OBJECTIVE: Locate, in the data below, the line that contains "What build123d script" and the line that contains "BACK_CORNER_RADIUS = 12.0"; reproduce exactly those two lines and every line between them, nothing more.

— START GIVEN ENTRIES —

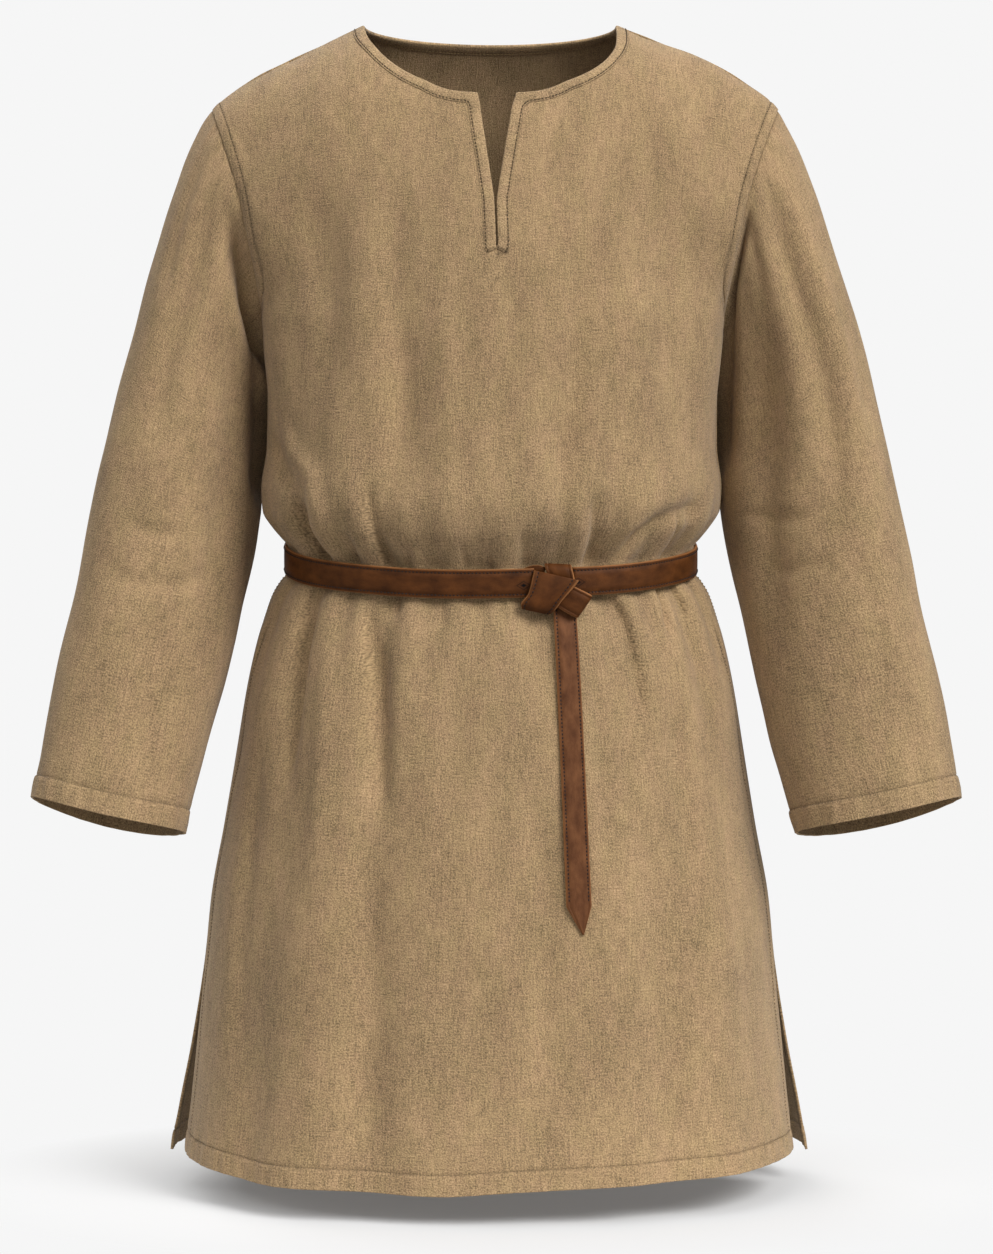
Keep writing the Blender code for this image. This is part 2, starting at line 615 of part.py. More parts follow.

— END GIVEN ENTRIES —
— START GIVEN ENTRIES —

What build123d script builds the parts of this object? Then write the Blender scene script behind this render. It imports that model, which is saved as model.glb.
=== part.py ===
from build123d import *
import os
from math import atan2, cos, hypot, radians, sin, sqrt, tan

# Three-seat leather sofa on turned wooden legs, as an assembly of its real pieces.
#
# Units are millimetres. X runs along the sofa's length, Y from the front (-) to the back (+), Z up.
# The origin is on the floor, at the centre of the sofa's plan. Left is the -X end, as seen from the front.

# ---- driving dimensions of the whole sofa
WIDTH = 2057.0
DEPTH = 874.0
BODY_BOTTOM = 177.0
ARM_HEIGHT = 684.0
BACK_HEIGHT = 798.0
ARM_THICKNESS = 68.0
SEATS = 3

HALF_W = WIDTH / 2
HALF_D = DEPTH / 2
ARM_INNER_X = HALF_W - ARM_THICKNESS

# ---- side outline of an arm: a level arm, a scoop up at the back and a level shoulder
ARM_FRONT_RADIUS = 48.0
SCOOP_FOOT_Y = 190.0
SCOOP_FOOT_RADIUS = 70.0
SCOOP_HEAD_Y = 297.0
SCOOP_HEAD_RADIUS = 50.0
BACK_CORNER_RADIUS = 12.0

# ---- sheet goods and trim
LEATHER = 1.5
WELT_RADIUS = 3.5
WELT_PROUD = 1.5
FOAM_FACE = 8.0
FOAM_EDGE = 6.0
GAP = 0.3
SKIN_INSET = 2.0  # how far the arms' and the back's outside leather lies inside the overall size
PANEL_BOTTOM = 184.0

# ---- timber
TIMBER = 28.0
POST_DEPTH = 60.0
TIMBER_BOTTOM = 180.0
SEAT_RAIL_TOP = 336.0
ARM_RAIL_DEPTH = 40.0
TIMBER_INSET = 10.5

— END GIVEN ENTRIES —

THE RESULT:
What build123d script builds the parts of this object? Then write the Blender scene script behind this render. It imports that model, which is saved as model.glb.
=== part.py ===
from build123d import *
import os
from math import atan2, cos, hypot, radians, sin, sqrt, tan

# Three-seat leather sofa on turned wooden legs, as an assembly of its real pieces.
#
# Units are millimetres. X runs along the sofa's length, Y from the front (-) to the back (+), Z up.
# The origin is on the floor, at the centre of the sofa's plan. Left is the -X end, as seen from the front.

# ---- driving dimensions of the whole sofa
WIDTH = 2057.0
DEPTH = 874.0
BODY_BOTTOM = 177.0
ARM_HEIGHT = 684.0
BACK_HEIGHT = 798.0
ARM_THICKNESS = 68.0
SEATS = 3

HALF_W = WIDTH / 2
HALF_D = DEPTH / 2
ARM_INNER_X = HALF_W - ARM_THICKNESS

# ---- side outline of an arm: a level arm, a scoop up at the back and a level shoulder
ARM_FRONT_RADIUS = 48.0
SCOOP_FOOT_Y = 190.0
SCOOP_FOOT_RADIUS = 70.0
SCOOP_HEAD_Y = 297.0
SCOOP_HEAD_RADIUS = 50.0
BACK_CORNER_RADIUS = 12.0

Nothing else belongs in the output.